Two speeches in one day by leading politicians. Could it get any better?
The first one delivered by dear old Alistair Darling. He who now has time on his hands having been evicted from Number 11. He’s now leading the ‘No’ campaign to keep Scotland from ‘buying a one way ticket’ out of the Union.
The thrust of how he and the cross-unionist party intend convincing the Scottish people to stay in the Union is that all of us on these Isles are ‘Better together.’
‘We’re positive about being a proud nation within a larger state and the far wider range of opportunities for our people that this creates.’

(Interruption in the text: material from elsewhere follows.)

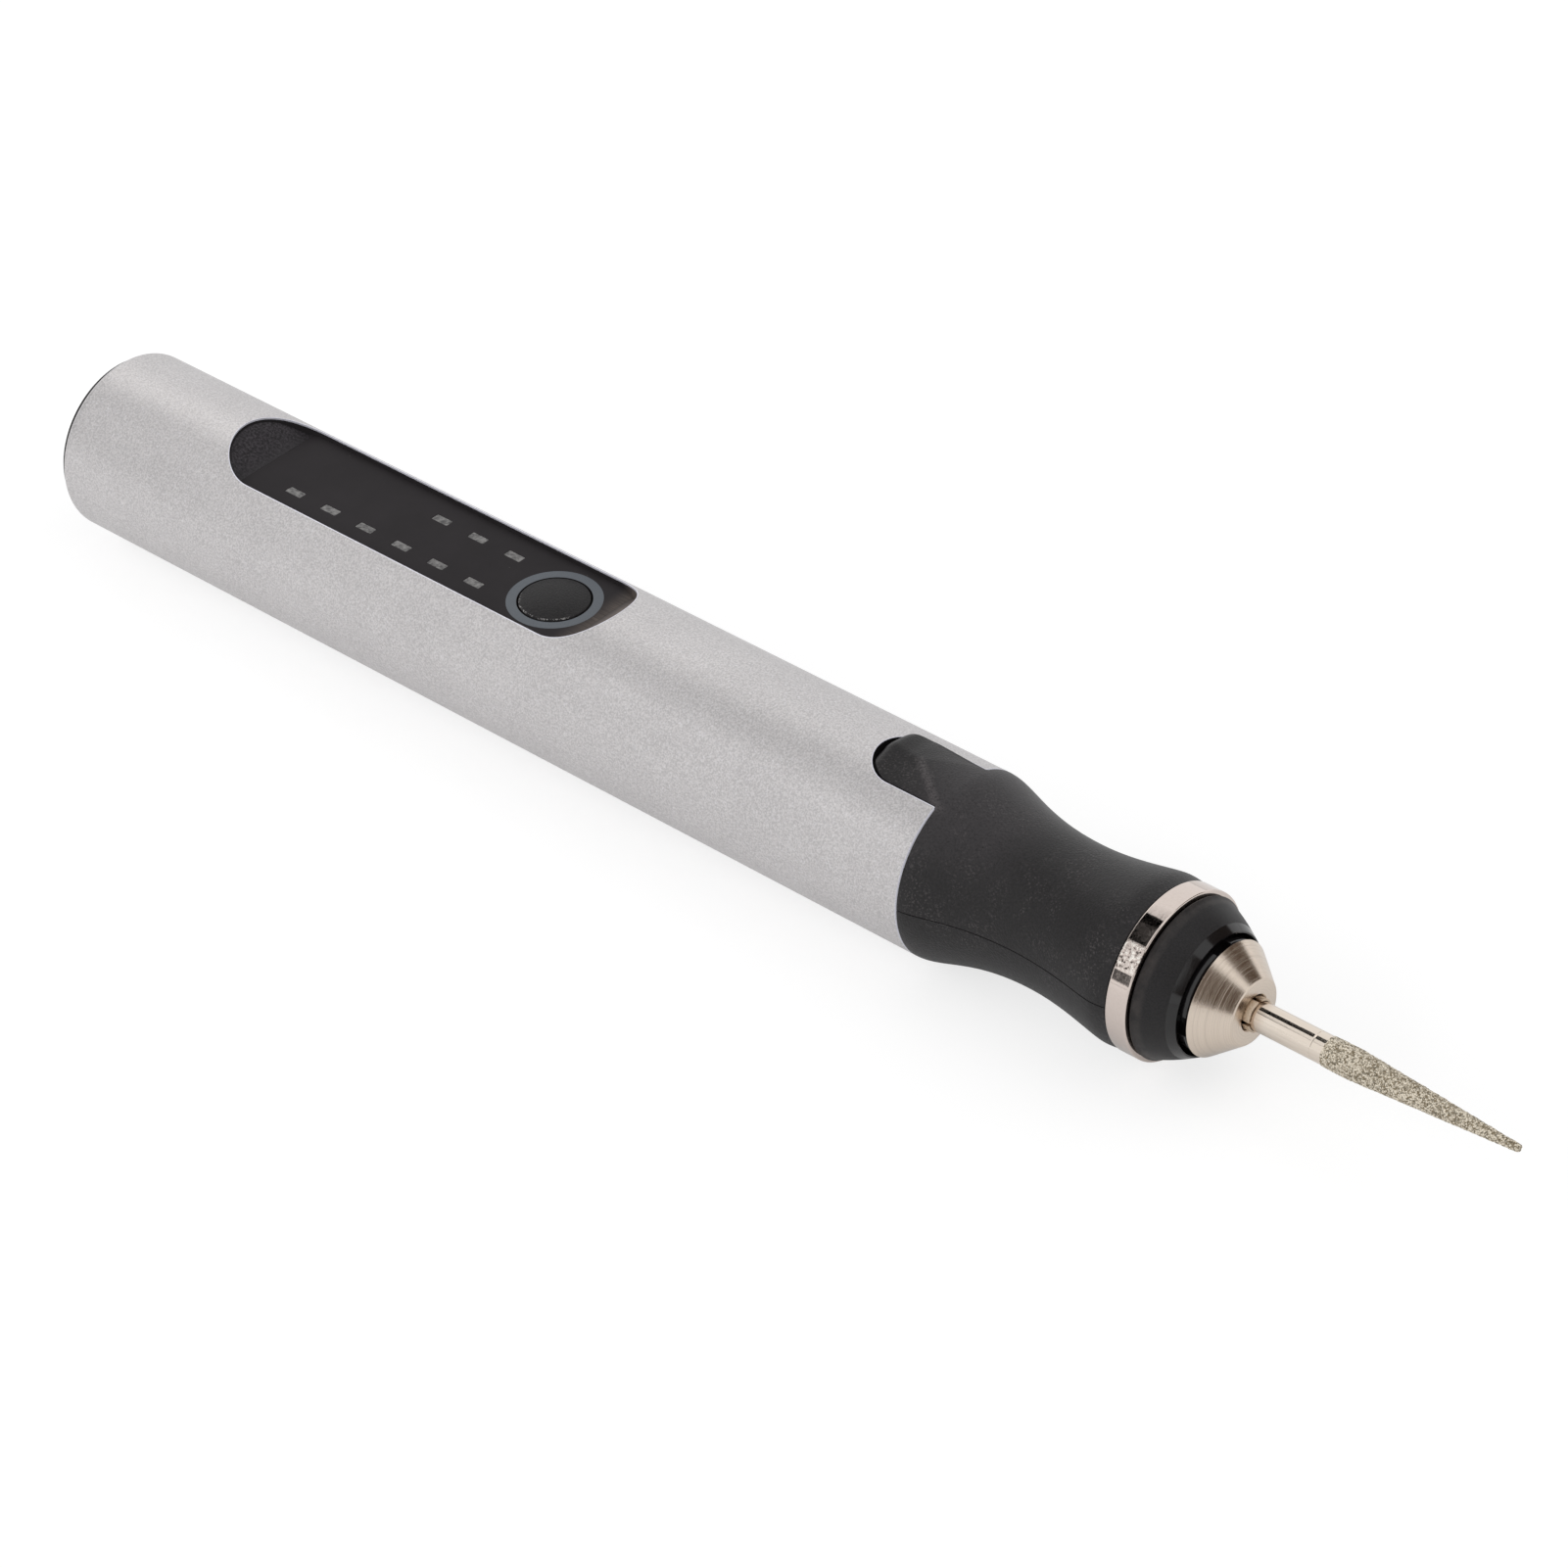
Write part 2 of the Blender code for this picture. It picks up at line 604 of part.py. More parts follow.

In the book 1066 and all: there were according to the authors 103 Good Things in history. Now Alistair Darling will add the104th ‘Good thing’ and that is, staying in the Union. And presumably listening to Alex Salmond would be a very ‘bad thing’ indeed.
But whilst the ex-Chancellor was fighting for the the Union, the First Lord of the Treasury was putting a very different gloss on what it means to be part of the Union.
The Prime Minister was all from moving from the national to the regional. Forget the ‘one nation’ when money is involved. No, he wants the nations and regions to be different when it comes to hard cash.
Mr Cameron is of the view that benefit levels affect work incentives and as wage rates vary around the country. His reasoning is that what someone receives in benefits compared to what they potentially get by going into a job has an impact on the incentives they face.
So in 1066 speak, national pay and national benefits is a ‘bad thing.’ So the Scots and the Welsh getting less benefits and less wages would be a thoroughly ‘good thing’ according to Mr Cameron.
Now whilst Mr Darling has put on his kilt and busies himself with campaigning to convince the Scots that the Union provides them with ‘shared political, economical and cultural institutions.’ The Prime Minister wants to save cash. He’s happy to see a breakdown in some of these shared economic institutions if that means the Treasury paying less to the ordinary Taff or Jock.
‘Better together’ certainly won’t mean ‘Better off, together’ if Number 10 gets its way.
Because of editing commitments over the next month this blog will not be appearing, but normal service will be resumed towards the end of July.